## Input data
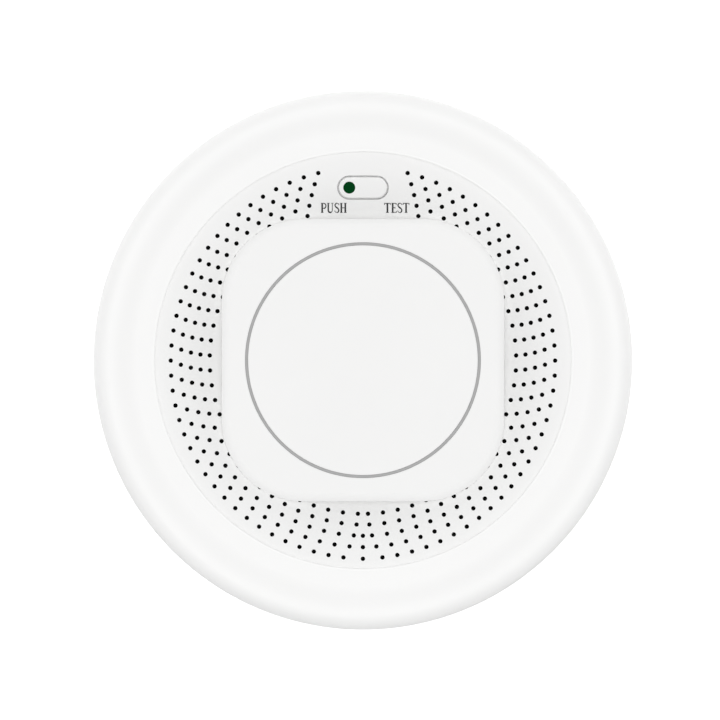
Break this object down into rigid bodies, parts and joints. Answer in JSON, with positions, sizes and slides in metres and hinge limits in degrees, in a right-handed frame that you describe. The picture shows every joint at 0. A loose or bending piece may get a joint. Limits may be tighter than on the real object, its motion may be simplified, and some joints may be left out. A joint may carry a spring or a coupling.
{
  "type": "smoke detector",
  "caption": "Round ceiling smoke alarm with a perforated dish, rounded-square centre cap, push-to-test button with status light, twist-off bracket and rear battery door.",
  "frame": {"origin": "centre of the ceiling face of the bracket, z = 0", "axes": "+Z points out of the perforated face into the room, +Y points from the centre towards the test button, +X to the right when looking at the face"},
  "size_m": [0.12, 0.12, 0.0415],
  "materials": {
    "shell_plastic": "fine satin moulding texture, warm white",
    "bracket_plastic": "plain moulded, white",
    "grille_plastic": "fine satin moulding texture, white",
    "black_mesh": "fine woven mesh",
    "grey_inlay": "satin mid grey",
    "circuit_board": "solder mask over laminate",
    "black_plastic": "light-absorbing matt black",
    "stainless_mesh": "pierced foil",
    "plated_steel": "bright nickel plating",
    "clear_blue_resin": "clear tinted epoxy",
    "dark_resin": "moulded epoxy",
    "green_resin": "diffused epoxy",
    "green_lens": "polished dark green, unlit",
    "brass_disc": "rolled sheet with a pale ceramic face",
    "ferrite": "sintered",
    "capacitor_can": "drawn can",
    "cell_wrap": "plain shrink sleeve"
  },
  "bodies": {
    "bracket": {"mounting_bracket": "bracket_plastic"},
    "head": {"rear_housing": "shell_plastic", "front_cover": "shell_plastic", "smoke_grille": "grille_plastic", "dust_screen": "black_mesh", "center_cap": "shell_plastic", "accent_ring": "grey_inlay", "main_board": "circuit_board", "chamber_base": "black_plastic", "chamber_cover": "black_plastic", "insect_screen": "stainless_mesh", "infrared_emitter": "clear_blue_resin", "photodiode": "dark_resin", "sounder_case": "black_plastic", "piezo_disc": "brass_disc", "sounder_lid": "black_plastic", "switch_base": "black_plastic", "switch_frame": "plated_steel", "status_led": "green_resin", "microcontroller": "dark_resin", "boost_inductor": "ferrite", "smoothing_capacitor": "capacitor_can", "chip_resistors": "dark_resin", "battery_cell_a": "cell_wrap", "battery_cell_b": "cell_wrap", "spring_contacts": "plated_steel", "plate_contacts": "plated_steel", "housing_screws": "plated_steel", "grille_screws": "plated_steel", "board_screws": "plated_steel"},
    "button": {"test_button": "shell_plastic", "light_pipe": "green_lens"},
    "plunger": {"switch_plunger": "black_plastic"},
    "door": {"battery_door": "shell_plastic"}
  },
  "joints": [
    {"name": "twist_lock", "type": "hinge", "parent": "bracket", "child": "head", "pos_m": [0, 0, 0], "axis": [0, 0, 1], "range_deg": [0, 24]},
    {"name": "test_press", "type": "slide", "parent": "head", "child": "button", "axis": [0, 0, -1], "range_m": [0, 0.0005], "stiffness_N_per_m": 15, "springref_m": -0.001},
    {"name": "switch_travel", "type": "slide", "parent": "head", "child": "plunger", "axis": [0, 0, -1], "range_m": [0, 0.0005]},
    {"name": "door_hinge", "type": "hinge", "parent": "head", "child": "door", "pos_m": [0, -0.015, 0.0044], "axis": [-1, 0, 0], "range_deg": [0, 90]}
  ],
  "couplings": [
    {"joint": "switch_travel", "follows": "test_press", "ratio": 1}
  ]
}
...
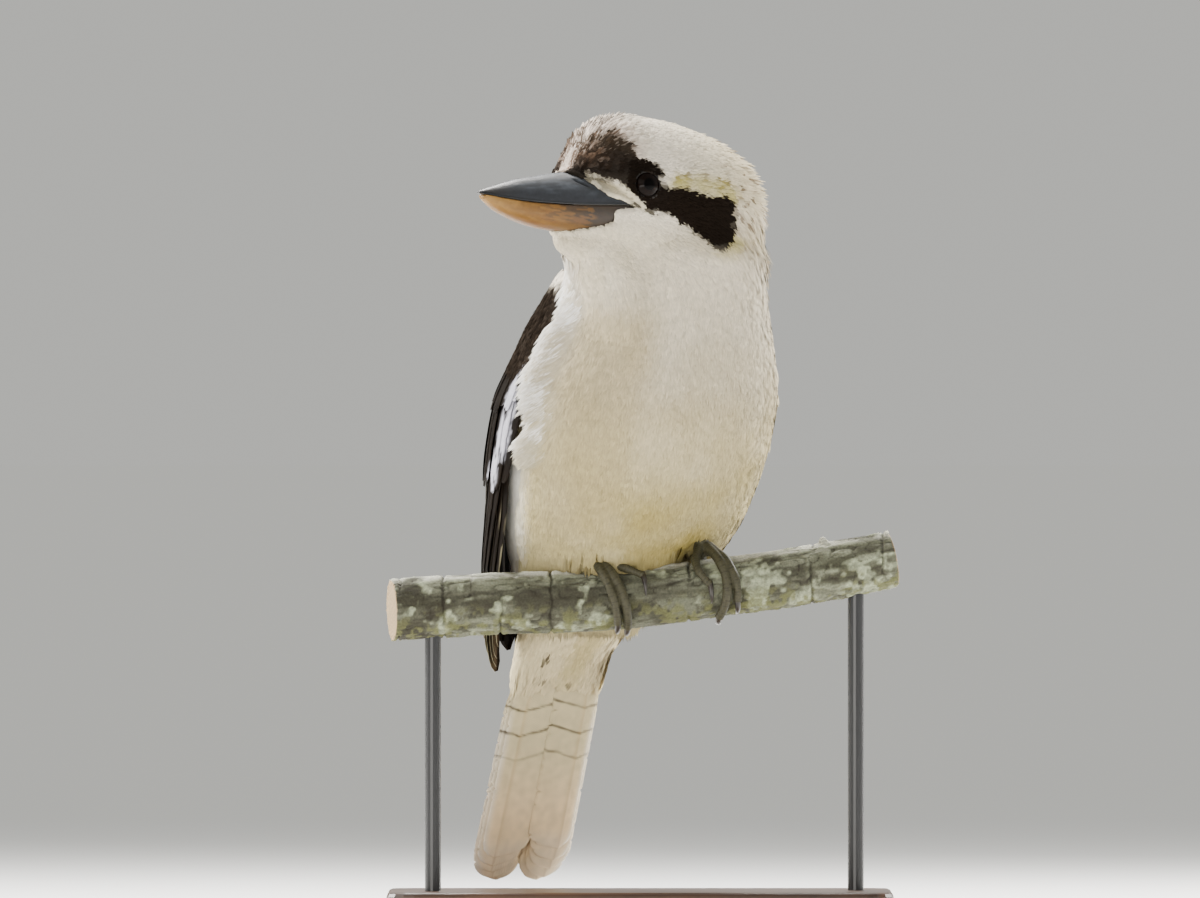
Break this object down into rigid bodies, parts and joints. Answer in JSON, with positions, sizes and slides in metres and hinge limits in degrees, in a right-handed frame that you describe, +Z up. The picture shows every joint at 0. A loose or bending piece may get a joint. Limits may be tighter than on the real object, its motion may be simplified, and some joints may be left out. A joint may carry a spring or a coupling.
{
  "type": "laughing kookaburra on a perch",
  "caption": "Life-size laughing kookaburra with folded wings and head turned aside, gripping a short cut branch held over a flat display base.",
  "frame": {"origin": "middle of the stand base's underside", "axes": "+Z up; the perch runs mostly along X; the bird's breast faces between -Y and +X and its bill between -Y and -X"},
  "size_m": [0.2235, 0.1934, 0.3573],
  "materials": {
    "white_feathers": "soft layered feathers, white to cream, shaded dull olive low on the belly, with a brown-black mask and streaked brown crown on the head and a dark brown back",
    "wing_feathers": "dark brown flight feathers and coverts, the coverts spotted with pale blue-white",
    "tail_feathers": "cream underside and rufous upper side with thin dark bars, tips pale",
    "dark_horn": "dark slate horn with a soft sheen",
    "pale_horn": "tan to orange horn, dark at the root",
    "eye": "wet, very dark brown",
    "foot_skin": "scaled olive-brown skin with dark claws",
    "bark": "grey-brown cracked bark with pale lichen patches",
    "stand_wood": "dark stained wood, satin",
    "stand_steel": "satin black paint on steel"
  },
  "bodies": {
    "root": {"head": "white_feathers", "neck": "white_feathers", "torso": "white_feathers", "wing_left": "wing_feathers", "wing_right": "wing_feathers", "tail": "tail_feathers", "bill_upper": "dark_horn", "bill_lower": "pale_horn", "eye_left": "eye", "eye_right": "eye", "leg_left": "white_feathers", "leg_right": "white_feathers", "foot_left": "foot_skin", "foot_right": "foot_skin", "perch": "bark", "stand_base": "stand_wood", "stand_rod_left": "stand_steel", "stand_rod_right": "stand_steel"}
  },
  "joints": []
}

## What to work on
Scan the listing above for the word "limits" and show each line where it is found.

## Answer in full
Break this object down into rigid bodies, parts and joints. Answer in JSON, with positions, sizes and slides in metres and hinge limits in degrees, in a right-handed frame that you describe. The picture shows every joint at 0. A loose or bending piece may get a joint. Limits may be tighter than on the real object, its motion may be simplified, and some joints may be left out. A joint may carry a spring or a coupling.
Break this object down into rigid bodies, parts and joints. Answer in JSON, with positions, sizes and slides in metres and hinge limits in degrees, in a right-handed frame that you describe, +Z up. The picture shows every joint at 0. A loose or bending piece may get a joint. Limits may be tighter than on the real object, its motion may be simplified, and some joints may be left out. A joint may carry a spring or a coupling.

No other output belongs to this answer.